Re-imagining intimacy: Intimate writing and alternative visions of political life: Erica Kunimoto (University of Toronto)
Abstract: This paper explores the political significance of intimate narratives for two eighteenth-century thinkers—Jean-Jacques Rousseau and Mary Wollstonecraft. Paying particular interest to Rousseau’s Émile and Wollstonecraft’s Maria, I suggest that the novel form affords both thinkers unique opportunities to “re-write” intimate narratives to political effect. I suggest that this intimate “re-writing” takes place through two moments. First, a critical moment, wherein both thinkers use the novel to show that “real” intimacy has become impossible within the existing form of political life. Second, a generative moment, wherein both thinkers propose a new vision of intimacy, which becomes possible within a new vision of political life. Overall, I consider how an alternative vision of intimacy proposed by Wollstonecraft and Rousseau may be indexed to an alternative political project that they seek to re-orient their audience towards via their intimate writings.


“Work like a peasant and think like a philosopher”: rethinking Rousseau’s understanding of labour in contrast with Arendt: Ke Xia (University of Warwick)
Abstract: Contemporary theorists on political action, such as Hannah Arendt, tend to distinguish productive labour from non-productive public actions and only view the latter as the key activity for promoting political participation and cultivating citizenship. Rousseau is similar to Arendt in many ways, for they share concerns about the alienation caused by the division of labour and strive to mitigate its damage to political participation. However, despite criticising modern labour for alienating people from their natural state of idleness, Rousseau acknowledges the necessity of the division of labour in modern society. In this paper, I will present a new reading of Rousseau’s understanding of work, aiming to bridge the gap between the vita active (active life) and the vita contemplative (contemplative life) as well as between labour and action, identified by Arendt. There are two points that I will make in this paper. First, using the example of Rousseau’s ideal citizen Emile, who shall “work like a peasant and think like a philosopher”(Emile: 202), I demonstrate that contemplative life and active life are interconnected with each other in Rousseau’s educational framework. Second, I argue that productive labour, rather than hindering political participation, contributes to the social conditions necessary for political actions. I emphasize the importance of physical skills for individual independence and a sense of solidarity fostered by the division of labour in a well-functioning political community. This paper has two theoretical aims. First, it contributes to Rousseau scholarship by emphasizing the positivity of modern labour, challenging a common reading of Rousseau (Sonenscher, 2020; Rasmussen, 2008) which views the specialised labour as the key defect of modern society. Second, it suggests that Rousseau’s understanding of labour may work as a better alternative to Arendt’s for recognizing the positivity of productive labour.

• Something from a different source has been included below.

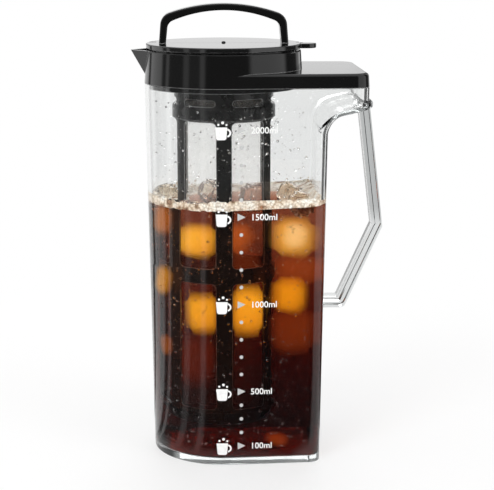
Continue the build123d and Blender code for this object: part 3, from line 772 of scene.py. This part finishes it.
def by_direction(m, where, table):
    """Brightness round the object, from a table of directions."""
    x, y, _ = m.axes(where)
    turn = m.math("DIVIDE", m.math("ARCTAN2", x, m.math("MULTIPLY", y, -1.0)), math.tau)
    return m.ramp(m.math("ADD", turn, 0.5), [(angle / 360.0 + 0.5, light) for angle, light in table])


def room_light(m, where):
    """Studio as surfaces mirror it: soft boxes and dark gaps all round, and one soft box overhead."""
    overhead = m.remap(m.axes(where)[2], 0.60, 0.72)
    return m.math("MAXIMUM", by_direction(m, where, ROOM), overhead)


def ray_kinds(m):
    """1 for rays that come straight or through clear parts, and 1 for rays that were mirrored."""
    path = m.add("ShaderNodeLightPath").outputs
    through = m.math("MINIMUM", path["Transmission Depth"], 1.0)
    glossy = m.math("MINIMUM", path["Glossy Depth"], 1.0)
    bounced = m.math("MULTIPLY", glossy, m.math("SUBTRACT", 1.0, through))
    direct = m.math("MAXIMUM", path["Is Camera Ray"], path["Is Transmission Ray"])
    seen = m.math("MAXIMUM", direct, through)
    lit = m.math("SUBTRACT", 1.0, path["Is Diffuse Ray"])
    straight = m.math("MULTIPLY", m.math("MULTIPLY", seen, lit), m.math("SUBTRACT", 1.0, bounced))
    return straight, m.math("MULTIPLY", bounced, lit)


def backdrop(m, where, near=0.0):
    """White as it is looked at, and with the dark flags for light that comes through clear parts.

    Rays that were mirrored inside a clear part find the viewer's side nearly dark. Near is how far
    a place is white to all rays.
    """
    path = m.add("ShaderNodeLightPath").outputs
    bright = m.math("MAXIMUM", path["Is Camera Ray"], near)
    ahead = m.math("LESS_THAN", m.axes(where)[1], 0.0)
    mirrored = m.math("MINIMUM", path["Glossy Depth"], 1.0)
    lit = m.math("SUBTRACT", 1.0, m.math("MULTIPLY", 0.9, m.math("MULTIPLY", ahead, mirrored)))
    return m.math("MAXIMUM", bright, m.math("MULTIPLY", lit, by_direction(m, where, FLAGS)))


def white_floor():
    """Pale round floor that keeps the object's shadow and fades into the white background, with a
    painted shadow under the jug.
    """
    bm = bmesh.new()
    bmesh.ops.create_circle(bm, cap_ends=True, segments=96, radius=FLOOR_RADIUS)
    bmesh.ops.translate(bm, verts=bm.verts, vec=(0, 0, -FLOOR_DROP))
    floor = mesh_object("floor", bm, smooth=False)

    m = new_material("floor_white")
    where = m.coords()
    away = m.length(where)
    footprint = m.mapped(where, (1.0, 1.14, 0.0), (-0.0066, 0.0, 0.0))
    # painted shadow: 0 under the jug, where the floor is dark and shows no white
    outside_painted_shadow = m.remap(m.length(footprint), 0.030, 0.050)
    shader = m.shader(Base_Color=(FLOOR_GREY, FLOOR_GREY, FLOOR_GREY), Roughness=0.5)
    m.join(m.ramp(outside_painted_shadow, [(0.0, PAINTED_SHADOW_GREY), (1.0, FLOOR_GREY)]), shader.inputs["Base Color"])
    near = m.remap(away, FLOOR_RADIUS * 0.2, FLOOR_RADIUS * 0.5, 1.0, 0.0)
    white = m.add("ShaderNodeEmission", Color=backdrop(m, where, near))
    beside = m.remap(away, 0.055, 0.080, 0.9, 0.0)
    room = m.add("ShaderNodeEmission", Color=m.math("MAXIMUM", room_light(m, where), beside))
    straight, mirrored = ray_kinds(m)
    fade = m.remap(away, FLOOR_RADIUS * 0.2, FLOOR_RADIUS * 0.85, 0.6)
    shown_white = m.math("MULTIPLY", straight, m.math("MULTIPLY", fade, outside_painted_shadow))
    shown = m.blend(shown_white, shader.outputs["BSDF"], white.outputs["Emission"])
    assign(floor, m.finish(m.blend(mirrored, shown, room.outputs["Emission"])))


def white_world():
    """White to the camera and through clear parts, the room to what is mirrored, and soft light."""
    world = bpy.data.worlds.new("studio")
    bpy.context.scene.world = world
    m = Nodes(world, "ShaderNodeOutputWorld")
    where = m.coords("Generated")
    soft = m.add("ShaderNodeBackground", Color=(1.0, 1.0, 1.0), Strength=SOFT_LIGHT)
    white = m.add("ShaderNodeBackground", Color=backdrop(m, where))
    room = m.add("ShaderNodeBackground", Color=room_light(m, where))
    straight, mirrored = ray_kinds(m)
    shown = m.blend(straight, soft.outputs["Background"], white.outputs["Background"])
    m.finish(m.blend(mirrored, shown, room.outputs["Background"]))


def area_lamp(name, place, size, power):
    data = bpy.data.lights.new(name, "AREA")
    data.shape = "RECTANGLE"
    data.size, data.size_y = size
    data.energy = power
    lamp = new_object(name, data)
    lamp.location = place
    lamp.rotation_euler = (Vector(LAMP_TARGET) - Vector(place)).to_track_quat("-Z", "Y").to_euler()
    lamp.visible_glossy = False


def studio():
    white_floor()
    white_world()
    area_lamp("key", (-0.7, -0.9, 0.9), (0.5, 0.9), 9.0)
    area_lamp("fill", (0.9, -0.7, 0.6), (0.5, 0.9), 5.0)
    area_lamp("back", (0.1, 1.1, 0.8), (1.2, 0.8), 9.0)


def camera():
    data = bpy.data.cameras.new("camera")
    data.lens = LENS
    data.sensor_width = SENSOR
    data.sensor_fit = "HORIZONTAL"
    obj = new_object("camera", data)
    obj.location = CAMERA
    obj.rotation_euler = LOOK.to_track_quat("-Z", "Y").to_euler()
    bpy.context.scene.camera = obj


# ---- the whole scene -------------------------------------------------------------------------

def dress(nodes):
    """Gives each CAD piece its material."""
    clear = jug_plastic("clear_jug")
    bar = bar_plastic("clear_handle")
    lid = black_gloss("lid_black")
    cap_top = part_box("cap_disc")[1].z / MM
    # painted shade in the cap's recesses, 0.6 mm below its top
    cap = black_gloss("cap_black", roughness=(0.03, 0.09), painted_shade_below=cap_top - 0.6, ior=1.6)
    bail = black_gloss("bail_black", roughness=(0.08, 0.18))
    basket = black_gloss("basket_black", (0.008, 0.0078, 0.0075), (0.2, 0.35), 0.1)
    screen = mesh_screen("filter_screen", radius=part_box("filter_mesh")[1].x)
    seal = soft_rubber("seal_rubber", (0.03, 0.03, 0.03))
    looks = {
        "jug_body": clear, "jug_handle": bar, "lid_collar": lid, "cap_plug": lid,
        "cap_disc": cap, "bail_handle": bail, "basket_frame": basket, "filter_mesh": screen,
        "lid_gasket": seal, "cap_seal": seal, "vent_plug": seal,
    }
    for name, material in looks.items():
        assign(nodes[name], material)


def main():
    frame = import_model()
    bpy.context.scene.view_settings.view_transform = "Standard"
    # enough for light that goes through clear walls and is mirrored inside them
    cycles = bpy.context.scene.cycles
    cycles.transparent_max_bounces = 24
    cycles.transmission_bounces = 16
    cycles.glossy_bounces = 14
    cycles.max_bounces = 20
    dress(frame["nodes"])
    printed_scale(printed_ink("scale_ink", 0.93), printed_ink("pointer_ink", 0.55))
    coffee_body(coffee_liquid("coffee"))
    froth = foam_cream("foam")
    foam_ring(froth)
    bubbles(froth)
    ice_cubes()
    droplets(clear_water("water"))
    studio()
    camera()


main()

Does Superiority Inflame Amour-propre?: Xinyi Cai (McGill University)
Abstract: In this paper, I aim to delve into the intricacies of Rousseau’s concept of "inflamed" amour-propre in his moral psychology and challenge the traditional Kantian interpretation that equates it with a pernicious, inegalitarian form of craving for superiority. Contrary to this view, I draw upon the insights of Neuhouser (2008), who offers a more nuanced understanding of inflamed amour-propre, arguing that not every desire for superiority necessarily falls into this category. Based on the text of the Second Discourse, Emile, The Social Contract, and the discussions of Dent (1998), Neuhouser (2008, 2014), Cohen (2010), and Kolodny (2010), I will first reevaluate the three demarcations between inflamed and non-inflamed amour-propre drew by Neuhouser (2008, 2014), namely, independent values, universalizability, and egalitarian humility. Second, I will point out the limitations of understanding amour-propre in general without the dimension of superiority in Dent’s more primordial egalitarian interpretation, regardless that Kolodny revised it and limited the discussion to moral superiority. Building on the literature in the past two decades, I combine the normative evaluation of “inflamed” amour-propre with the superior/egalitarian recognition debate. Instead of adopting a passive approach to defend “inflamed” amour-propre for its egalitarian implication, I propose a positive approach, arguing that as the preeminence might be an important ingredient of non-inflamed amour-propre, the Kantian equation could undermine the role of this passion in cultivating citizen’s virtue and lead to an “anti-heroic” mediocracy.


Rousseau and Heidegger's Pastoral Politics: Timothy Berk (University of Ottawa)
Abstract: Rousseau and Heidegger’s politically charged critiques of the modern commercial city, as well as their valorization of rural life, speak to the urban-rural divide that is increasingly animating contemporary populist movements. Nevertheless, their writings give way to sharply diverging political visions. Whereas Rousseau advances rustic virtues in service of a robust egalitarian republicanism, Heidegger’s promotion of agricultural communities seeks to radically “overcome” Enlightenment civilization through the revitalization of the Volk’s primordial rootedness (Bodenständigkeit). My paper will identify the crux of their disagreement in their competing understandings of “nature” and “history,” and, in particular, Rousseau’s more ambivalent evaluation of agricultural civilization. I will suggest that Rousseau’s more nuanced position can serve as a response to Heidegger and his contemporary epigones among the contemporary European and Eurasian New Right.